皇宫何其大,宫墙早年都是斥巨资以朱砂漆的宫墙,甚至不少宫殿因为彰显陛下对后妃的恩宠,也都是以朱砂漆的宫墙,如今朱砂有毒,受影响的不光陛下,还有居住在各个宫的后妃。
只是朝廷一时之间拿不出更多的银子重新漆完宫墙,也不能任由宫墙裸露,于是许多宫妃的宫殿还用着朱砂墙。
听闻已经有不少后妃得知朱砂毒性,央陛下治罪宫中的道士和太医局的太医,甚至这些后妃身边的家族也跟着上折子,势必要拿道士跟太医开刀。
“陛下。”忠公公小心翼翼的行完礼,便蹲下拾茶盏的碎片,今个儿当值的太监也是个木头,这么大动静也不知道进来收拾,待他出去定要好好收拾这个没眼力劲的家伙。

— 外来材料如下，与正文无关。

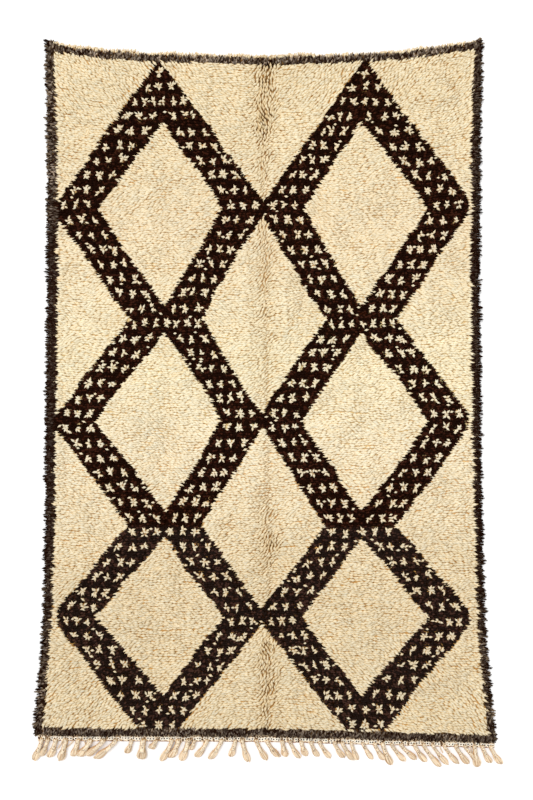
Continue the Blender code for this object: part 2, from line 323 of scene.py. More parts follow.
def right_edge(y):
    return read_at(LONG_SIDES, y, 2) + read_at(WAVERS[RIGHT_EDGE], y)


def plain_edge(x):
    return read_at(PLAIN_END, x) + read_at(WAVERS[PLAIN_EDGE], x)


def fringed_edge(x):
    return read_at(FRINGED_END, x)


def on_cloth(u, v):
    """Places on the cloth, from shares of its width and length."""
    rough_y = FRINGED_END[-1][1] + (PLAIN_END[-1][1] - FRINGED_END[-1][1]) * v
    x = left_edge(rough_y) + (right_edge(rough_y) - left_edge(rough_y)) * u
    y = fringed_edge(x) + (plain_edge(x) - fringed_edge(x)) * v
    return x, y


def patches(x, y, span, layer):
    """Smooth noise from -1 to 1 whose patches are about a span wide."""
    cells = NOISE_CELLS
    lattice = np.random.default_rng(layer).uniform(-1.0, 1.0, (cells, cells))
    column, row = np.floor(x / span), np.floor(y / span)
    across, up = x / span - column, y / span - row
    across = across * across * (3 - 2 * across)
    up = up * up * (3 - 2 * up)
    left, low = column.astype(int) % cells, row.astype(int) % cells
    right, high = (left + 1) % cells, (low + 1) % cells
    bottom = lattice[low, left] * (1 - across) + lattice[low, right] * across
    top = lattice[high, left] * (1 - across) + lattice[high, right] * across
    return bottom * (1 - up) + top * up


def smooth(share):
    share = np.clip(share, 0.0, 1.0)
    return share * share * (3 - 2 * share)


# ---------------------------------------------------------------- reading the chart


def chain_edge(corners, y):
    """A side of a chain or diamond at some heights, with a hand weaver's unevenness."""
    return read_at(corners, y) + SIDE_WAVER * patches(y, y + corners[1][1], SIDE_WAVER_SPAN, SIDE_LAYER)


def knot_row(x, y):
    """How many rows of knots lie below a place."""
    low = fringed_edge(x)
    return (y - low) / (plain_edge(x) - low) * KNOT_ROWS


def border_knots(x, y):
    border = x < left_edge(y) + read_at(BORDER_WIDTHS, y, 1)
    border |= x > right_edge(y) - read_at(BORDER_WIDTHS, y, 2)
    border |= y > plain_edge(x) - BORDER_PLAIN
    border |= y < fringed_edge(x) + BORDER_FRINGED
    return border


def in_diamonds(chain, x, y):
    """Which knots lie in a chain's plain diamonds."""
    plain = np.zeros(x.shape, bool)
    for left_side, right_side in DIAMONDS[chain]:
        within = (y > left_side[0][0]) & (y < left_side[-1][0])
        plain |= within & (x > chain_edge(left_side, y)) & (x < chain_edge(right_side, y))
    return plain


def inner_sides(chain, row_y, row_left, row_right):
    """Where rows of spots end beside a diamond, and which of them part round one."""
    parted = np.zeros(row_y.shape, bool)
    for left_side, right_side in DIAMONDS[chain]:
        beside = row_y > left_side[0][0] - DIAMOND_REACH
        beside &= row_y < left_side[-1][0] + DIAMOND_REACH
        parted |= beside
        row_left = np.where(beside, chain_edge(left_side, row_y), row_left)
        row_right = np.where(beside, chain_edge(right_side, row_y), row_right)
    return row_left, row_right, parted


def spot_cells(x, y, low, high, parted):
    """The spots' cells across a band: their width, each knot's cell, and if it ends the row."""
    pitch = read_at(SPOT_PITCHES, y)
    cells = np.where(parted, SPOTS_ACROSS, np.maximum(np.round((high - low) / pitch), 1))
    width = np.maximum(high - low, NEAR_ZERO) / cells
    cell = np.clip(np.floor((x - low) / width), 0, cells - 1)
    return width, cell, (cell == 0) | (cell == cells - 1)


def spot_forms(spot_row, index, rise, chance):
    """Half the width of each knot's spot in its row, and how far the spot strays."""
    own = (ROW_COUNT, ROW_CELLS)
    sizes = chance.uniform(1 - SPOT_SPREAD, 1 + SPOT_SPREAD, own)[spot_row, index]
    shifts = chance.uniform(-SPOT_SHIFT, SPOT_SHIFT, own)[spot_row, index]
    shape = chance.integers(0, len(SPOT_SHAPES), own)[spot_row, index]
    rows = len(SPOT_SHAPES[0])
    level = np.clip(np.round(rise + rows // 2), 0, rows - 1).astype(int)
    return SPOT_HALF_WIDTH * sizes * np.array(SPOT_SHAPES)[shape, level], shifts


def chain_spots(chain, x, y, row, chance):
    """Which knots a chain dyes, which of them are spots, and where they lie in their spot."""
    sides = CHAIN_SIDES[chain]
    left, right = (chain_edge(side, y) for side in sides)
    inside = (x > left) & (x < right)
    inside &= (y > sides[0][0][0]) & (y < sides[0][-1][0])
    heights = np.linspace(*SPOT_ROW_ENDS, ROW_COUNT)
    spot_row = np.round(np.interp(y, heights, np.arange(ROW_COUNT))).astype(int)
    row_y = heights[spot_row]
    rise = row - np.floor(knot_row(x, row_y)) - 0.5
    row_left, row_right = (chain_edge(side, row_y) for side in sides)
    in_left, in_right, parted = inner_sides(chain, row_y, row_left, row_right)
    on_right = parted & (x > (in_left + in_right) / 2)
    low = np.where(on_right, in_right + INNER_MARGIN, row_left + OUTER_MARGIN)
    high = np.where(parted & ~on_right, in_left - INNER_MARGIN, row_right - OUTER_MARGIN)
    width, cell, at_end = spot_cells(x, y, low, high, parted)
    shift = np.where(on_right, right - row_right, left - row_left) * parted
    slant = np.where(at_end, SPOT_SHEAR[0], SPOT_SHEAR[1]) * shift
    index = cell.astype(int) + np.where(on_right, ROW_CELLS // 2, 0)
    half_width, shifts = spot_forms(spot_row, index, rise, chance)
    across = ((x - slant - low) / width - cell - 0.5 - shifts) / half_width
    spot = (np.abs(across) < 1) & (np.abs(rise) < len(SPOT_SHAPES[0]) / 2)
    spot &= (x > left + OUTER_MARGIN / 2) & (x < right - OUTER_MARGIN / 2)
    return inside & ~in_diamonds(chain, x, y), spot, across, rise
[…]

“他们还在闹。”燕帝闭上眼睛,自从得知朱砂有毒,每日生活在朱砂宫墙,隔三差五服用丹药的燕帝立刻召见太医请脉,却没看出个所以然,要不是此刻燕帝身体还算硬朗,大抵已经有不少太医被拉下去砍头了。
“回陛下,已经消停了。”忠公公晓得这时候最忌讳多嘴,只回陛下问的话即可。
“消停?”燕帝扯了扯嘴角,露出一抹无情的笑意,“真的消停送到我跟前的折子就该消失才对。”
他后宫的妃嫔,一个个当真是大胆了,瞧着朱砂有毒被揭开,晓得他这一脉怕是熬不到下一任皇帝继位,若非成王远在容州,只怕他的大臣们已经要逼他立成王为太弟了。
而他的儿子还没死呢,这些世家就开始僭越,果然是养不熟的白眼狼。
“陛下息怒。”
“武德司有消息传回来吗?”即便被朱砂案缠身,燕帝也惦记远在容州的成王,从前是忌惮,现在是想着要不要把人召回来。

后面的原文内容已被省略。